# T4030 Air Conditioner



## pharmerphil (Jun 9, 2011)

If someone can give me some input, it would be appreciated. I have an 09 T4030 New Holland and really enjoy using it. It is my first cab tractor. Last summer, the air conditioner didn't cool as I thought it should. There's no issue in the cooler seasons. I took it in and the dealer didn't find anything wrong except he did add a little freon. No leaks were found.
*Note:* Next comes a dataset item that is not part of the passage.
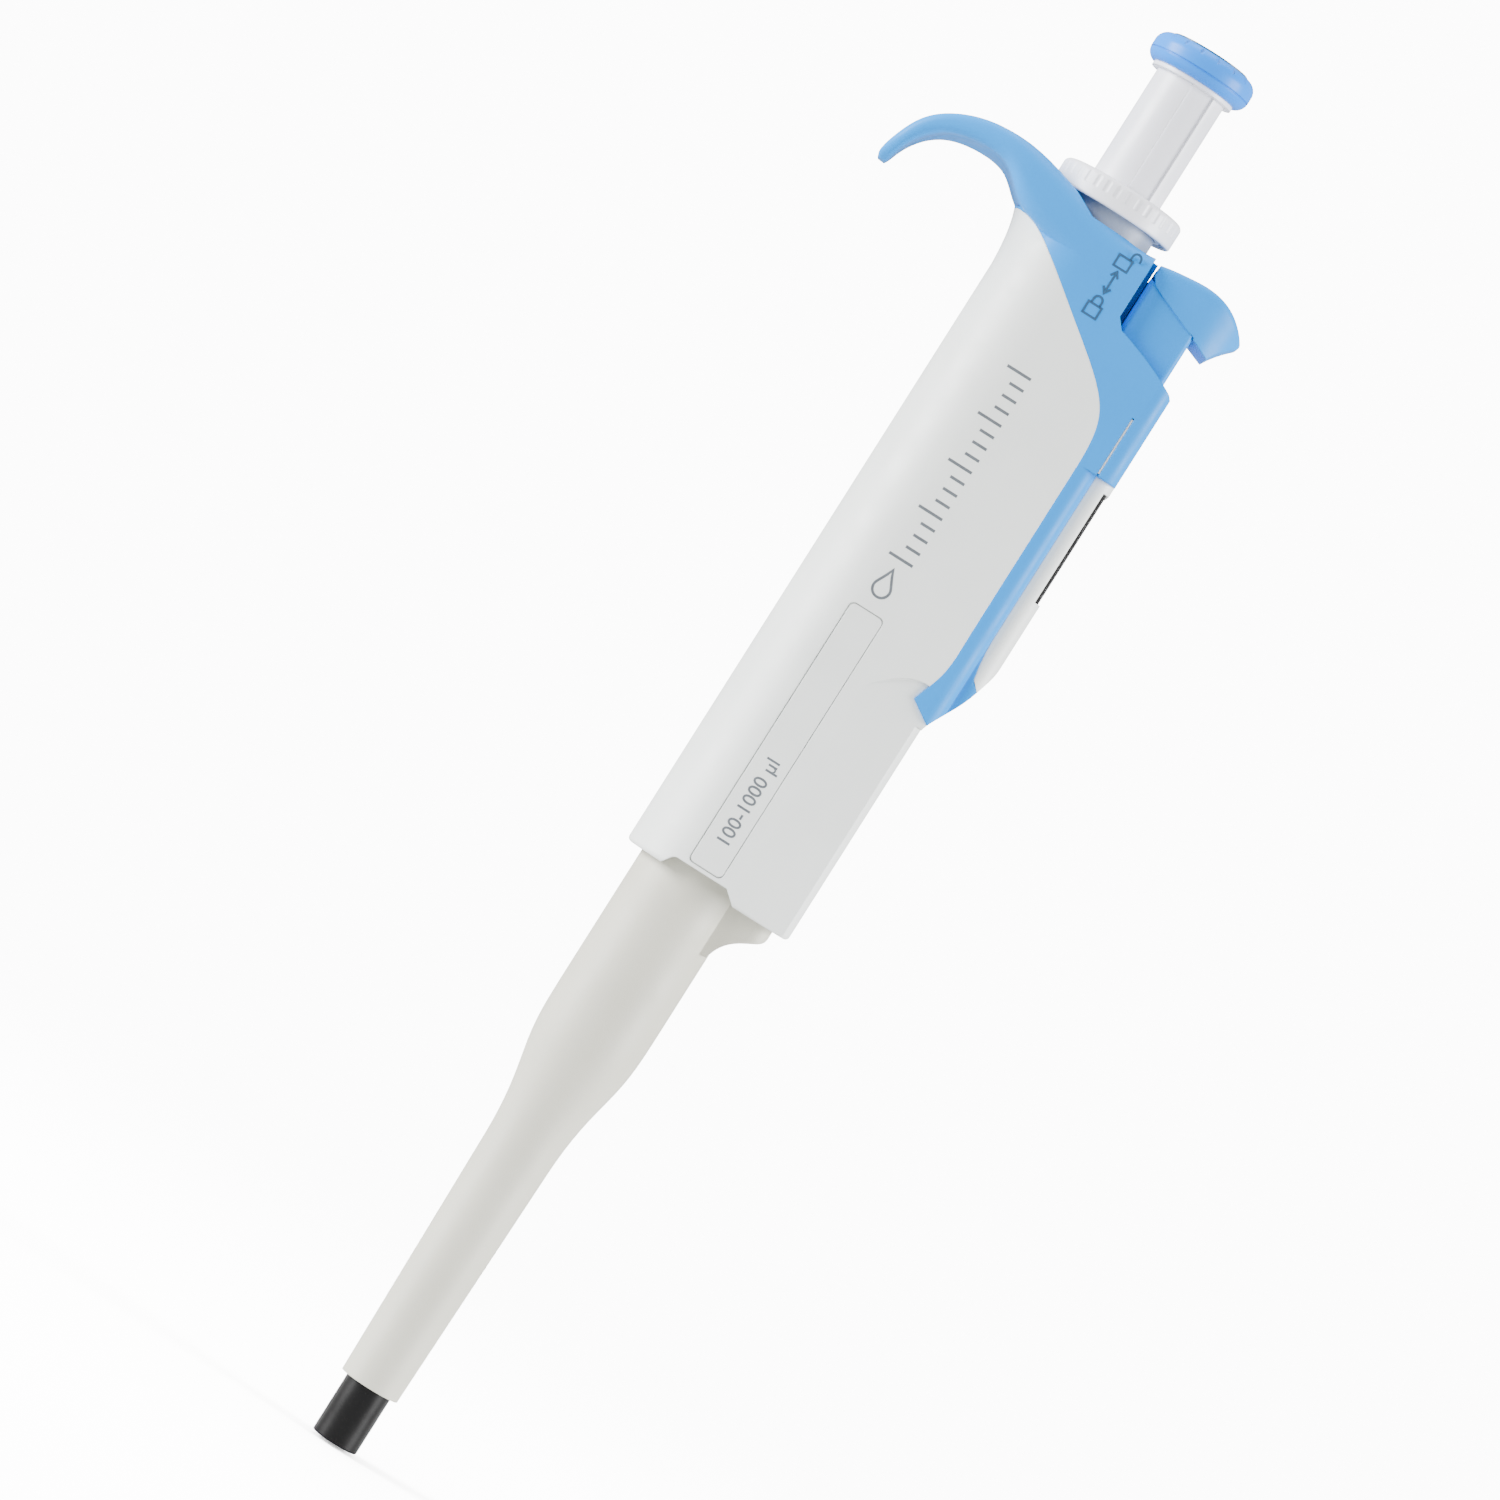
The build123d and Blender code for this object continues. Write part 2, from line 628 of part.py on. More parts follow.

I'll also explain that I do not expect the air conditioner to make frost in the cabin, but what I'm getting is not what I expect. Last weekend, the air turned warm in about 30 minutes after working with the PTO engaged. I can stay in the cab about 45 min to an hour until I have to abandon. :dazed:

I do have an appointment to take it to the dealer next week but I'm wondering if anyone else might have had an issue with the AC on their 4030?

Thanks in advance,

Phil Bye


----------



## rsmith335 (Jun 2, 2010)

I have a real good friend who runs cab tractors and he told me there are air filters that get dirty real fast and have to be cleaned almost every day for the air to work right.


----------



## pharmerphil (Jun 9, 2011)

*Rick --*

Thanks for your reply. I'll check the cabin filters. I had briefly thought about that but got sidetracked before I could look at them. I'll do that the first thing after I get home this afternoon.

Phil :usa:


----------